The Department of Homeland Security keeps setting fires that the Department of Justice repeatedly gets called to put out. Arizona's human rights crisis could be solved by the president with a stroke of a pen. Instead the administration sues states like Arizona for passing immigration policies, and then replicates the state's model through its own programs like Secure Communities.

You cannot legalize immigrants while criminalizing the immigrant community. Until the federal government abandons the failed experiment of enlisting police as 'force multipliers' in immigration and begins earnest efforts to provide legalization, the human rights crisis in the state and across the country is bound to deepen.

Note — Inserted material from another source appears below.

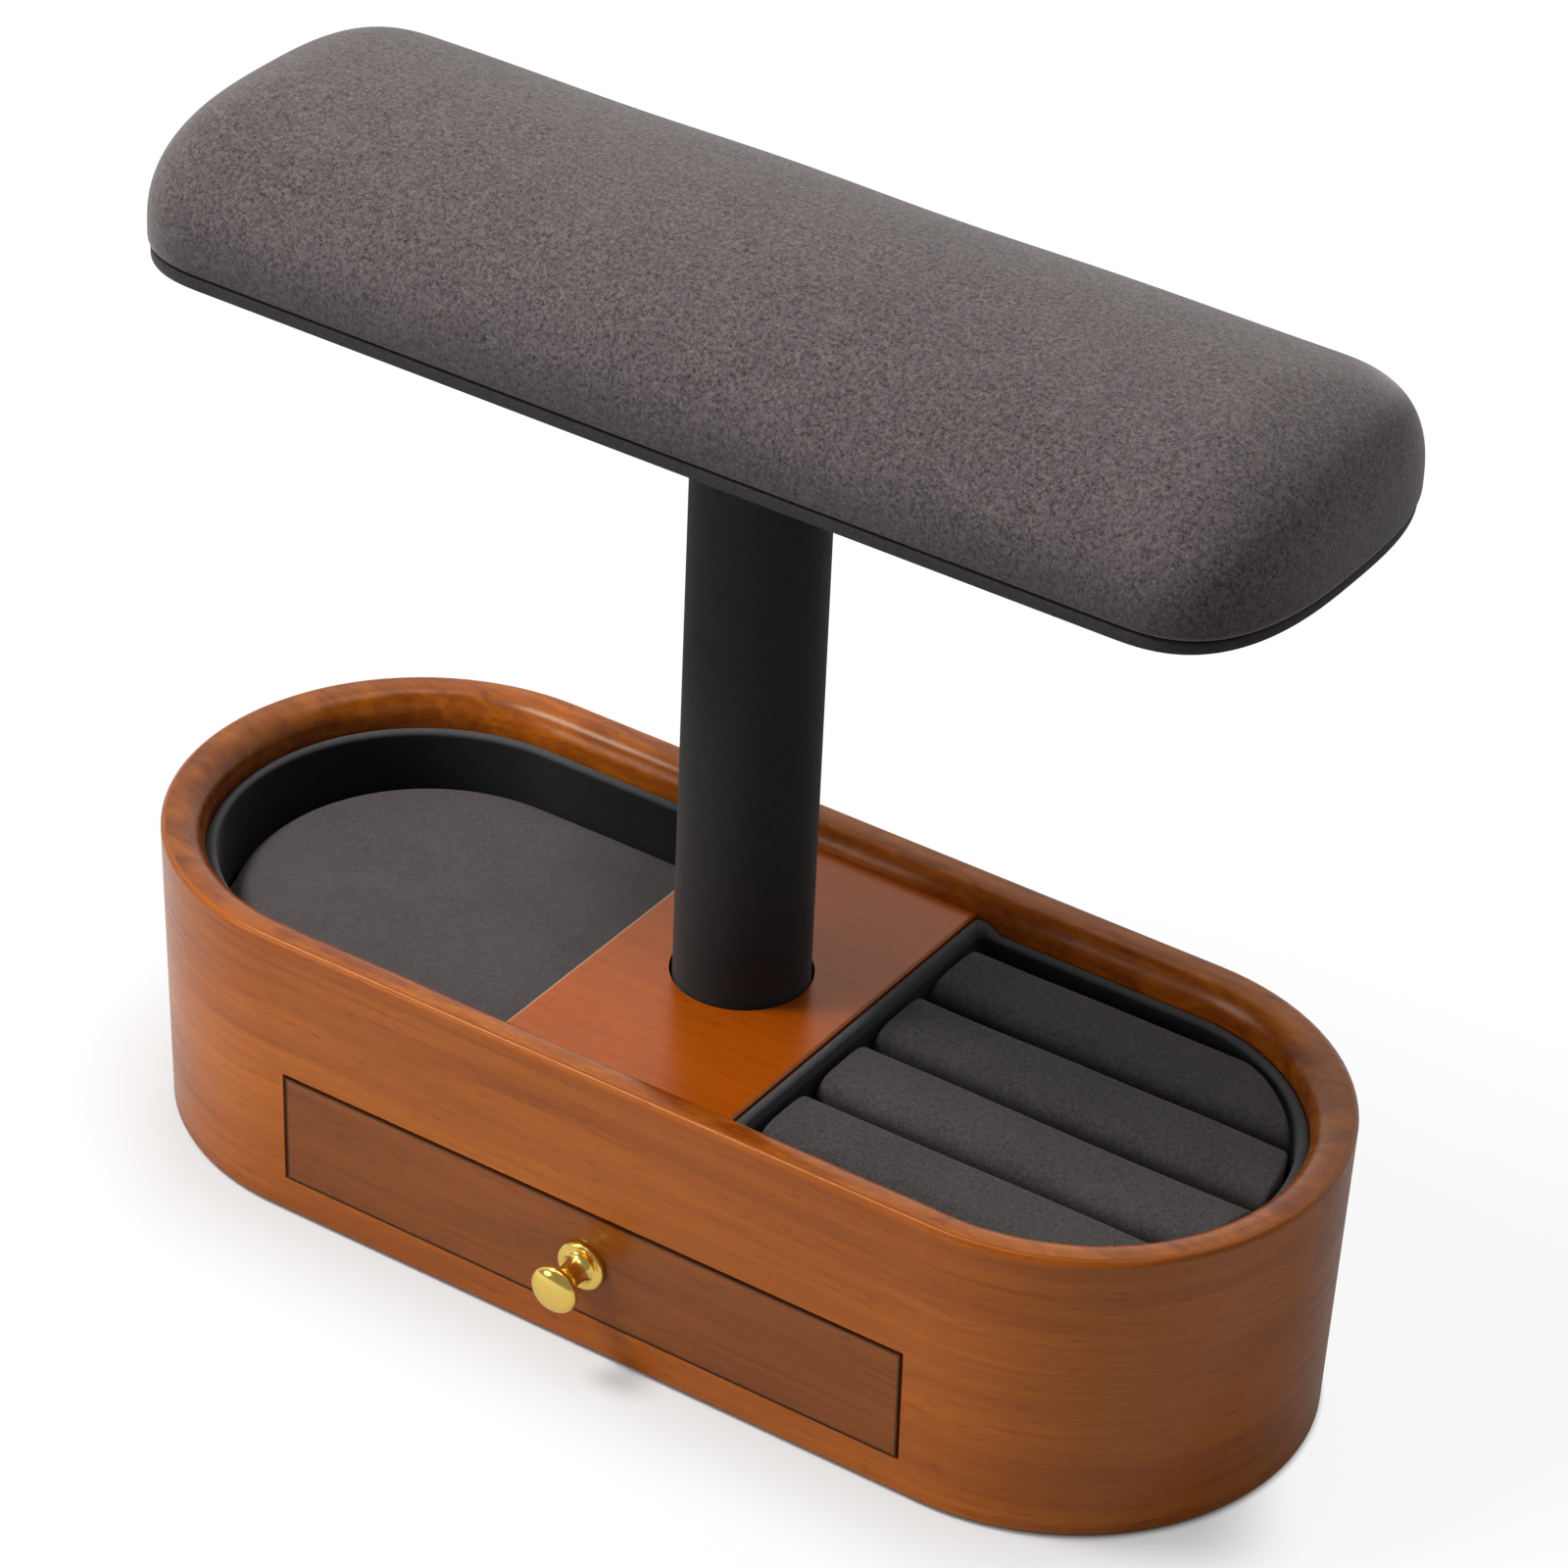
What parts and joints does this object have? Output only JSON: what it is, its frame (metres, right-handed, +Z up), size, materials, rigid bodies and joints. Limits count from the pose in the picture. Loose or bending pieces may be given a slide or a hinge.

JB: According to the latest Department of Homeland Security data, undocumented entry into Arizona has dropped dramatically in the last two years. How would you describe daily life for undocumented immigrants in Arizona's post-SB 1070 period since 2010?

CG: Life in Arizona for undocumented immigrants since SB 1070 passed is a combination of basic survival under a climate of hate and inspiring organizing that will one day turn hate to love.

JB: With nearly 50,000 Latinos reaching voting age every month in the US, and Arizona in particular undergoing a demographic shift among an aging Anglo population and a fast growing Latino youth population, do you think we'll see a Latino governor in Arizona in the next decade? Can you imagine SB 1070 being overturned by a different AZ governor and state legislature in the near future?

CG: We're ready for a new day in Arizona. Governor Brewer, Russell Pearce, and Sheriff Arpaio will be shamed by history -- whether it is by the Supreme Court's decision or through our mobilizing. The children of immigrants persecuted today will grow up to be tomorrow's voters and they will remember how their parents were treated and will not look lightly on these times. The arc of history bends towards justice and we will bring dignity back to this state.